With this third volume of Hermann Sasse’s Letters to Lutheran Pastors, an effort of nearly a quarter century comes to a close. There is, to be sure, much more Sasse to translate and publish, and others have and are taking up the challenge. . . . With two volumes of The Lonely Way and with three volumes of Letters to Lutheran Pastors, we have now put into print some 2,500 pages of Sasse.
Thus writes editor and translator the Rev. Dr. Matthew C. Harrison (president of The Lutheran Church—Missouri Synod) in the preface to volume 3 of Letters to Lutheran Pastors.
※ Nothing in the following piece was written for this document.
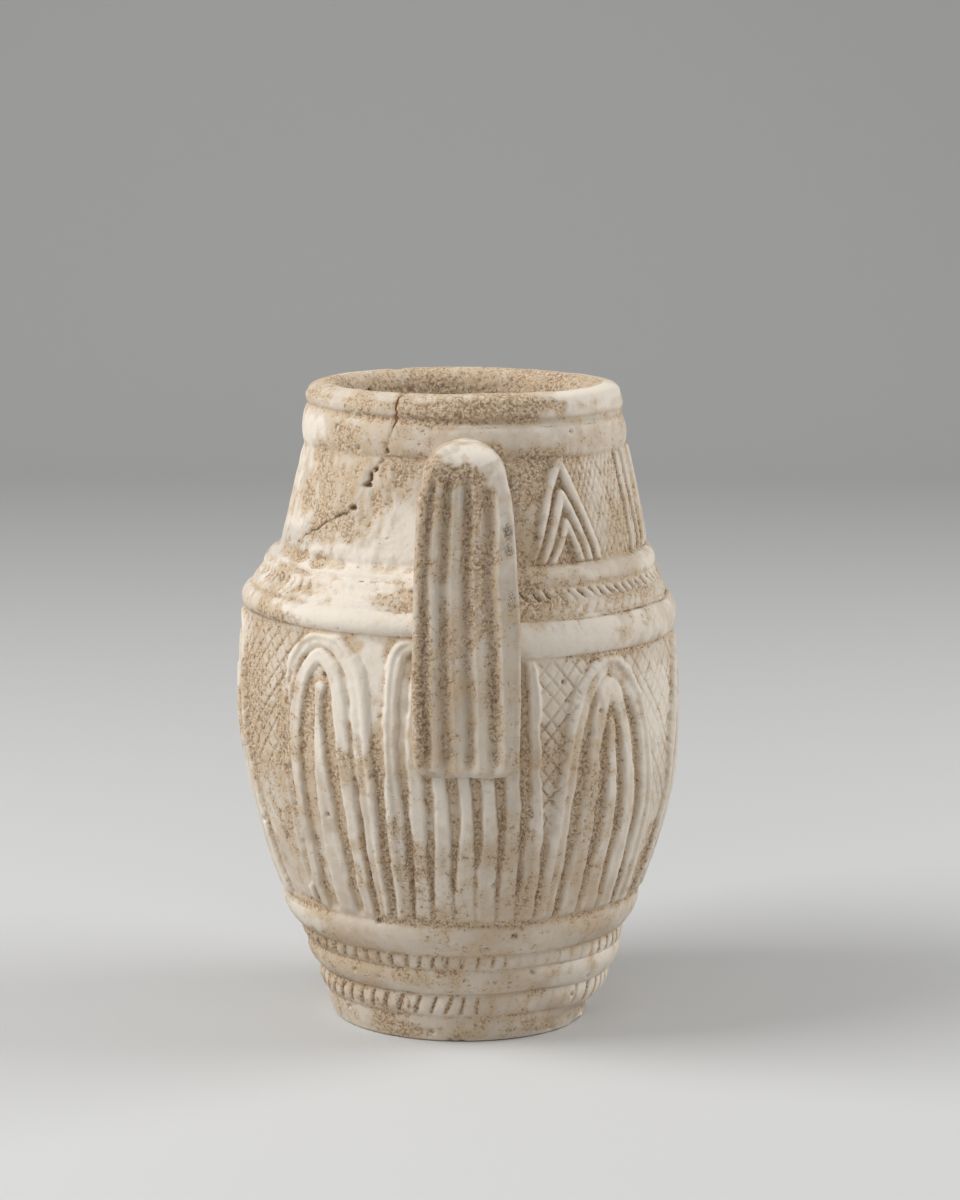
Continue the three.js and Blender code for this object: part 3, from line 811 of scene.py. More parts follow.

The complete 3-volume collection gathers together more than 60 circular letters that Sasse wrote and distributed as a means to encourage and call to account the pastors of his beloved Lutheran Church around the world.
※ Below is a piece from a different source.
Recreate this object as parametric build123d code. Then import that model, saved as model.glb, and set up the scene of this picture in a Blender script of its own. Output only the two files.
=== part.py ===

Whether addressing the nature of the Sacraments or of the Church, ecumenical endeavors, the nature of Scripture, or other critical issues of his day, each letter reflects Sasse’s passionate commitment to the building up of the Church of Christ on earth and to the Lutheran Confessions.
According to preeminent Sasse scholar Ronald Feuerhahn, “in this remarkable collection of letters . . . we meet . . . a historian with a breadth of learning, a theologian of thorough biblical knowledge, a churchman of wisdom, and a pastor of caring words” (from the foreword).
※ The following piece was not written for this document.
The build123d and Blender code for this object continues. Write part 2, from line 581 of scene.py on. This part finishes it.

Sasse was born and educated in Germany, a veteran of World War I, and an outspoken critic of Hitler and especially of the Reich Church. After World War II and as he saw his Bavarian Church capitulating to those who sought union between the Lutherans and Reformed, Sasse left his prominent position at the University of Erlangen and emigrated with his family to Australia, joining the faculty of Immanuel Seminary (now Luther Seminary), North Adelaide.